→ **CHALLENGE**:
Reproduce the lines from the one bearing "seat_end, TOOL_SEAT_RADIUS, 16))" through the one bearing "if obj.type not", inclusive. Copy them exactly; include no other line.

-- SUPPLIED MATERIAL start --

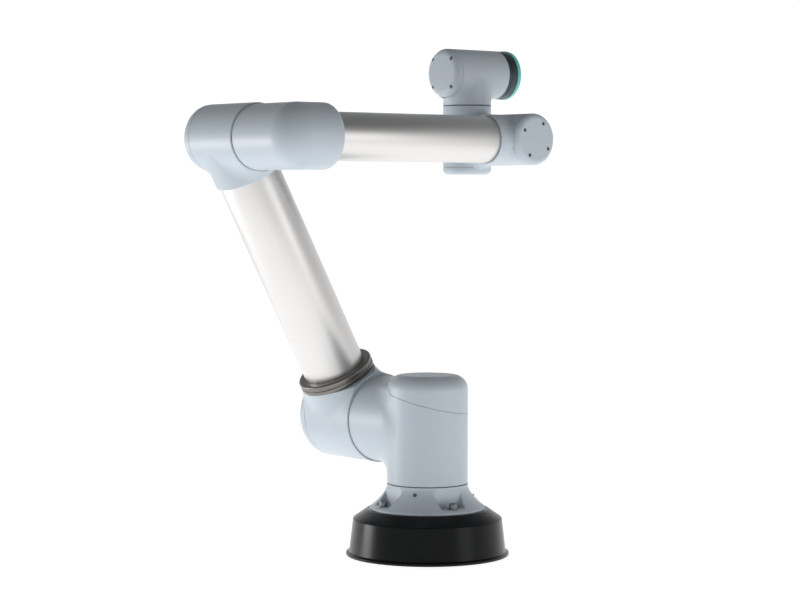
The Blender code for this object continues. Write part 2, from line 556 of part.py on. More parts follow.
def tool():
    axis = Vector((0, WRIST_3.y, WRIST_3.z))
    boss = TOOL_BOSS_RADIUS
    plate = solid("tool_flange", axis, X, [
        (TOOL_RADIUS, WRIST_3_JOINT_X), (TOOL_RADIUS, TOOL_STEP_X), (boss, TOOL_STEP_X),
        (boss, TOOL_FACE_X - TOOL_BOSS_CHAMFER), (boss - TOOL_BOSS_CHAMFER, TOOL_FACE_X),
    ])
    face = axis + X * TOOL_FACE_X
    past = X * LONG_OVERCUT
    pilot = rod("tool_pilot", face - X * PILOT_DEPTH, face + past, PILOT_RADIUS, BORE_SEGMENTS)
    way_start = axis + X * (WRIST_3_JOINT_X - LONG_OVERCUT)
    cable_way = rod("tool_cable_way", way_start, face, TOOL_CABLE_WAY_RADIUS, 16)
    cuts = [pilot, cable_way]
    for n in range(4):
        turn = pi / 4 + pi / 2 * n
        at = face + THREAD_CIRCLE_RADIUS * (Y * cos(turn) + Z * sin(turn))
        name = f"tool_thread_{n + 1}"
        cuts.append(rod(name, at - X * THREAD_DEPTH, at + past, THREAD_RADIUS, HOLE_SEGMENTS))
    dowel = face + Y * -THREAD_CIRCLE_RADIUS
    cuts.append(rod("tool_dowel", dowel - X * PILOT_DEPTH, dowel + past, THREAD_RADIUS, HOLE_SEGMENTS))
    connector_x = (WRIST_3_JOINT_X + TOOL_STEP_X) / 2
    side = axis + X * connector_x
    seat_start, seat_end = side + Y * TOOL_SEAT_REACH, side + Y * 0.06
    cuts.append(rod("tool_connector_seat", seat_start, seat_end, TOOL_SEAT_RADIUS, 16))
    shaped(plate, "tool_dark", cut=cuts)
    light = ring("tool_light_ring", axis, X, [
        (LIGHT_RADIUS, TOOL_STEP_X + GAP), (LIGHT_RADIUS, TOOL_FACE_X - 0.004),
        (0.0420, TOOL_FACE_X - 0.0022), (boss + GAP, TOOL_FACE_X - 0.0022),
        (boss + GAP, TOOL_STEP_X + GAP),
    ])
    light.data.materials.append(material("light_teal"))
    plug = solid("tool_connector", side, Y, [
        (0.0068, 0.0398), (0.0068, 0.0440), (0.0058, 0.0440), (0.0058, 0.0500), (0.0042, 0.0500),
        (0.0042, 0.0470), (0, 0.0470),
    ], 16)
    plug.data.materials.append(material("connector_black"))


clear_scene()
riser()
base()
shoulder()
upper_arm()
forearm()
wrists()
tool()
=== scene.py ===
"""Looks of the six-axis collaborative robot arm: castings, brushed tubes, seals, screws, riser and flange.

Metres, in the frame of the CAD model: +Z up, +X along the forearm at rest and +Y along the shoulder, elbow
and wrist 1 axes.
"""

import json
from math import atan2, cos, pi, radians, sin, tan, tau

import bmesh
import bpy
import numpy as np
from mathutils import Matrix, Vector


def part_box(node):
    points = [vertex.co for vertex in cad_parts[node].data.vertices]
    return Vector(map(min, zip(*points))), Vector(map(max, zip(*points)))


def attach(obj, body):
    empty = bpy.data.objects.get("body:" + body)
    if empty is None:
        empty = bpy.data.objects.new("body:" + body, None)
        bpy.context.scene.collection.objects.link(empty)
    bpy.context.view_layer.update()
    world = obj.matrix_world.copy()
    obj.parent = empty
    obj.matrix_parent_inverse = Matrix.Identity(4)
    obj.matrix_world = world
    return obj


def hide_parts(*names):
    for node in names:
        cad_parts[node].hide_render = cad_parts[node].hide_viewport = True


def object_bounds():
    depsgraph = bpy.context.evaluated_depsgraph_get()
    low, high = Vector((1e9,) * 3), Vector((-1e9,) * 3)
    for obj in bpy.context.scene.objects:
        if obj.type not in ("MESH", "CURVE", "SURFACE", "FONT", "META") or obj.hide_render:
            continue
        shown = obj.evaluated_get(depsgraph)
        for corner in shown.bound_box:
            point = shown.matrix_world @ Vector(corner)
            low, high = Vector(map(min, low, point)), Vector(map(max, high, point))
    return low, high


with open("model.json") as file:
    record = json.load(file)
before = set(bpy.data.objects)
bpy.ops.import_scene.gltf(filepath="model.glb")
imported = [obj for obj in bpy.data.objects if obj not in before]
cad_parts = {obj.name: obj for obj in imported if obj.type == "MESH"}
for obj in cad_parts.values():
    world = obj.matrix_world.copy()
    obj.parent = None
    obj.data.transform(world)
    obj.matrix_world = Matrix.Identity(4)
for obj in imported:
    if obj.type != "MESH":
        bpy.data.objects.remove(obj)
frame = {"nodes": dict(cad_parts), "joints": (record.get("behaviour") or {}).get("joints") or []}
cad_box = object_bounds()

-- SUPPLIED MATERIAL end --

→ **ANSWER BELOW**:
    cuts.append(rod("tool_connector_seat", seat_start, seat_end, TOOL_SEAT_RADIUS, 16))
    shaped(plate, "tool_dark", cut=cuts)
    light = ring("tool_light_ring", axis, X, [
        (LIGHT_RADIUS, TOOL_STEP_X + GAP), (LIGHT_RADIUS, TOOL_FACE_X - 0.004),
        (0.0420, TOOL_FACE_X - 0.0022), (boss + GAP, TOOL_FACE_X - 0.0022),
        (boss + GAP, TOOL_STEP_X + GAP),
    ])
    light.data.materials.append(material("light_teal"))
    plug = solid("tool_connector", side, Y, [
        (0.0068, 0.0398), (0.0068, 0.0440), (0.0058, 0.0440), (0.0058, 0.0500), (0.0042, 0.0500),
        (0.0042, 0.0470), (0, 0.0470),
    ], 16)
    plug.data.materials.append(material("connector_black"))


clear_scene()
riser()
base()
shoulder()
upper_arm()
forearm()
wrists()
tool()
=== scene.py ===
"""Looks of the six-axis collaborative robot arm: castings, brushed tubes, seals, screws, riser and flange.

Metres, in the frame of the CAD model: +Z up, +X along the forearm at rest and +Y along the shoulder, elbow
and wrist 1 axes.
"""

import json
from math import atan2, cos, pi, radians, sin, tan, tau

import bmesh
import bpy
import numpy as np
from mathutils import Matrix, Vector


def part_box(node):
    points = [vertex.co for vertex in cad_parts[node].data.vertices]
    return Vector(map(min, zip(*points))), Vector(map(max, zip(*points)))


def attach(obj, body):
    empty = bpy.data.objects.get("body:" + body)
    if empty is None:
        empty = bpy.data.objects.new("body:" + body, None)
        bpy.context.scene.collection.objects.link(empty)
    bpy.context.view_layer.update()
    world = obj.matrix_world.copy()
    obj.parent = empty
    obj.matrix_parent_inverse = Matrix.Identity(4)
    obj.matrix_world = world
    return obj


def hide_parts(*names):
    for node in names:
        cad_parts[node].hide_render = cad_parts[node].hide_viewport = True


def object_bounds():
    depsgraph = bpy.context.evaluated_depsgraph_get()
    low, high = Vector((1e9,) * 3), Vector((-1e9,) * 3)
    for obj in bpy.context.scene.objects:
        if obj.type not in ("MESH", "CURVE", "SURFACE", "FONT", "META") or obj.hide_render:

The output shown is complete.